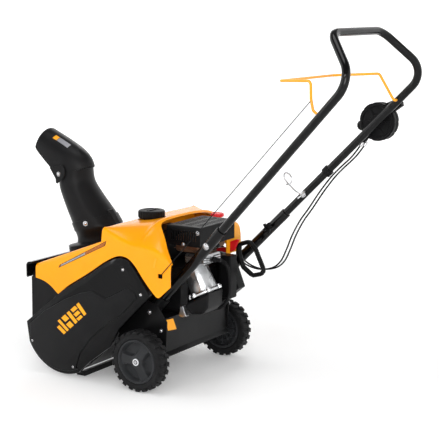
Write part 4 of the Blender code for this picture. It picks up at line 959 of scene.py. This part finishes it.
def recoil_outline(shrink):
    """The recoil housing's outline, drawn in by a distance."""
    big = arc((CRANK_Y, CRANK_Z), 0.088, 80, 270, 24)
    rear = [(0.092, 0.214), (0.148, 0.26), (0.12, 0.33), (0.114, 0.348), (0.09, 0.356)]
    middle = Vector((0.02, 0.29))
    outline = []
    for y, z in big + rear:
        inward = middle - Vector((y, z))
        point = Vector((y, z)) + inward.normalized() * shrink
        outline.append((point.x, point.y))
    return outline


def make_recoil():
    """Recoil housing with a stepped face and a fan of air slots round the crank axis."""
    levels = (
        (0.0, -0.0704), (0.0, -0.106), (0.002, -0.109), (0.012, -0.113), (0.015, -0.1205), (0.0165, -0.122))
    loops = [[(x, y, z) for y, z in recoil_outline(inset)] for inset, x in levels]
    housing = raw_object("recoil_moulding", stacked(loops))
    slots = []
    for k in range(20):
        a = 2 * math.pi * k / 20
        if math.cos(a - 0.2) > 0.8:
            continue
        radial, across = Vector((math.cos(a), math.sin(a))), Vector((-math.sin(a), math.cos(a))) * 0.003
        centre = Vector((CRANK_Y, CRANK_Z))
        loop = [
            centre + radial * 0.032 - across, centre + radial * 0.062 - across * 1.6,
            centre + radial * 0.062 + across * 1.6, centre + radial * 0.032 + across]
        slots.append(prism([(p.x, p.y) for p in loop], -0.118, -0.126))
    cut(housing, joined(*slots))
    placed(housing, "black_plastic", stands_for=("recoil_housing",), sharp=30, bevel=0.0008)
    hub = turned([(0, -0.001), (0.024, -0.001), (0.024, 0.0), (0.022, 0.0018), (0, 0.0022)],
        (-0.122, CRANK_Y, CRANK_Z), (-1, 0, 0), 48)
    piece("recoil_centre", hub, "satin_black", sharp=40)


def make_engine_hose():
    """The breather hose that loops down behind the engine."""
    route = smooth_route([(0.002, 0.13, 0.358), (0.006, 0.156, 0.342), (0.004, 0.164, 0.3),
        (-0.002, 0.156, 0.25), (-0.006, 0.13, 0.216), (-0.004, 0.1, 0.206)], 6)
    piece("breather_hose", swept(route, 0.0052, 18), "rubber")


def make_panel():
    """The yellow panel under the choke knob, bent down at the rear."""
    rows = []
    for y, z in ((0.012, 0.454), (0.05, 0.4525), (0.09, 0.45), (0.104, 0.444), (0.11, 0.43), (0.11, 0.36)):
        rows.append([(-0.143, y, z - 0.014), (-0.1425, y, z - 0.006), (-0.137, y, z),
            (-0.104, y, z + 0.0006), (-0.07, y, z), (-0.0645, y, z - 0.006), (-0.064, y, z - 0.014)])
    piece("rear_panel", shell(rows, 0.0028, False, levels=1), "panel_paint", stands_for=("control_panel",),
        sharp=40, bevel=0.0004)


def make_knobs():
    """The fluted choke knob and the stop lever."""
    def fluted(a, r, along):
        return r - 0.0012 * (0.5 + 0.5 * math.cos(16 * a)) if r > 0.016 else r
    profile = [
        (0, 0), (0.009, 0), (0.009, 0.004), (0.0185, 0.0055), (0.02, 0.008), (0.02, 0.013), (0.018, 0.016),
        (0.012, 0.0172), (0, 0.018)]
    knob = turned(profile, (-0.105, 0.05, 0.456), (0, 0, 1), 96, fluted)
    bar = box((-0.1075, 0.035, 0.47), (-0.1025, 0.065, 0.4745))
    piece("choke_moulding", joined(knob, bar), "red_plastic", body="choke_knob", stands_for=("choke_knob",),
        sharp=40, bevel=0.0005)
    blade = [
        (0.0995, 0.3596), (0.1218, 0.3687), (0.1375, 0.4032), (0.133, 0.4045), (0.1235, 0.401),
        (0.11, 0.395), (0.101, 0.377), (0.08, 0.3735), (0.0641, 0.3707), (0.0612, 0.362), (0.08, 0.3625)]
    lever = prism(blade, -0.0926, -0.082)
    piece("stop_lever_moulding", lever, "red_plastic", body="stop_lever", stands_for=("stop_lever",),
        sharp=40, bevel=0.0009, segments=3)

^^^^

** Given task **
Recopy all the lines exactly as they appear.

** Result of this exercise **
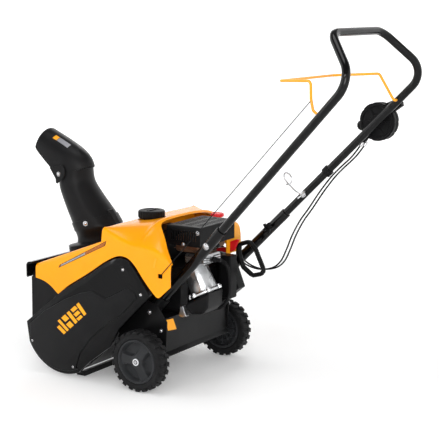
Write part 4 of the Blender code for this picture. It picks up at line 959 of scene.py. This part finishes it.
def recoil_outline(shrink):
    """The recoil housing's outline, drawn in by a distance."""
    big = arc((CRANK_Y, CRANK_Z), 0.088, 80, 270, 24)
    rear = [(0.092, 0.214), (0.148, 0.26), (0.12, 0.33), (0.114, 0.348), (0.09, 0.356)]
    middle = Vector((0.02, 0.29))
    outline = []
    for y, z in big + rear:
        inward = middle - Vector((y, z))
        point = Vector((y, z)) + inward.normalized() * shrink
        outline.append((point.x, point.y))
    return outline


def make_recoil():
    """Recoil housing with a stepped face and a fan of air slots round the crank axis."""
    levels = (
        (0.0, -0.0704), (0.0, -0.106), (0.002, -0.109), (0.012, -0.113), (0.015, -0.1205), (0.0165, -0.122))
    loops = [[(x, y, z) for y, z in recoil_outline(inset)] for inset, x in levels]
    housing = raw_object("recoil_moulding", stacked(loops))
    slots = []
    for k in range(20):
        a = 2 * math.pi * k / 20
        if math.cos(a - 0.2) > 0.8:
            continue
        radial, across = Vector((math.cos(a), math.sin(a))), Vector((-math.sin(a), math.cos(a))) * 0.003
        centre = Vector((CRANK_Y, CRANK_Z))
        loop = [
            centre + radial * 0.032 - across, centre + radial * 0.062 - across * 1.6,
            centre + radial * 0.062 + across * 1.6, centre + radial * 0.032 + across]
        slots.append(prism([(p.x, p.y) for p in loop], -0.118, -0.126))
    cut(housing, joined(*slots))
    placed(housing, "black_plastic", stands_for=("recoil_housing",), sharp=30, bevel=0.0008)
    hub = turned([(0, -0.001), (0.024, -0.001), (0.024, 0.0), (0.022, 0.0018), (0, 0.0022)],
        (-0.122, CRANK_Y, CRANK_Z), (-1, 0, 0), 48)
    piece("recoil_centre", hub, "satin_black", sharp=40)


def make_engine_hose():
    """The breather hose that loops down behind the engine."""
    route = smooth_route([(0.002, 0.13, 0.358), (0.006, 0.156, 0.342), (0.004, 0.164, 0.3),
        (-0.002, 0.156, 0.25), (-0.006, 0.13, 0.216), (-0.004, 0.1, 0.206)], 6)
    piece("breather_hose", swept(route, 0.0052, 18), "rubber")


def make_panel():
    """The yellow panel under the choke knob, bent down at the rear."""
    rows = []
    for y, z in ((0.012, 0.454), (0.05, 0.4525), (0.09, 0.45), (0.104, 0.444), (0.11, 0.43), (0.11, 0.36)):
        rows.append([(-0.143, y, z - 0.014), (-0.1425, y, z - 0.006), (-0.137, y, z),
            (-0.104, y, z + 0.0006), (-0.07, y, z), (-0.0645, y, z - 0.006), (-0.064, y, z - 0.014)])
    piece("rear_panel", shell(rows, 0.0028, False, levels=1), "panel_paint", stands_for=("control_panel",),
        sharp=40, bevel=0.0004)


def make_knobs():
    """The fluted choke knob and the stop lever."""
    def fluted(a, r, along):
        return r - 0.0012 * (0.5 + 0.5 * math.cos(16 * a)) if r > 0.016 else r
    profile = [
        (0, 0), (0.009, 0), (0.009, 0.004), (0.0185, 0.0055), (0.02, 0.008), (0.02, 0.013), (0.018, 0.016),
        (0.012, 0.0172), (0, 0.018)]
    knob = turned(profile, (-0.105, 0.05, 0.456), (0, 0, 1), 96, fluted)
    bar = box((-0.1075, 0.035, 0.47), (-0.1025, 0.065, 0.4745))
    piece("choke_moulding", joined(knob, bar), "red_plastic", body="choke_knob", stands_for=("choke_knob",),
        sharp=40, bevel=0.0005)
    blade = [
        (0.0995, 0.3596), (0.1218, 0.3687), (0.1375, 0.4032), (0.133, 0.4045), (0.1235, 0.401),
        (0.11, 0.395), (0.101, 0.377), (0.08, 0.3735), (0.0641, 0.3707), (0.0612, 0.362), (0.08, 0.3625)]
    lever = prism(blade, -0.0926, -0.082)
    piece("stop_lever_moulding", lever, "red_plastic", body="stop_lever", stands_for=("stop_lever",),
        sharp=40, bevel=0.0009, segments=3)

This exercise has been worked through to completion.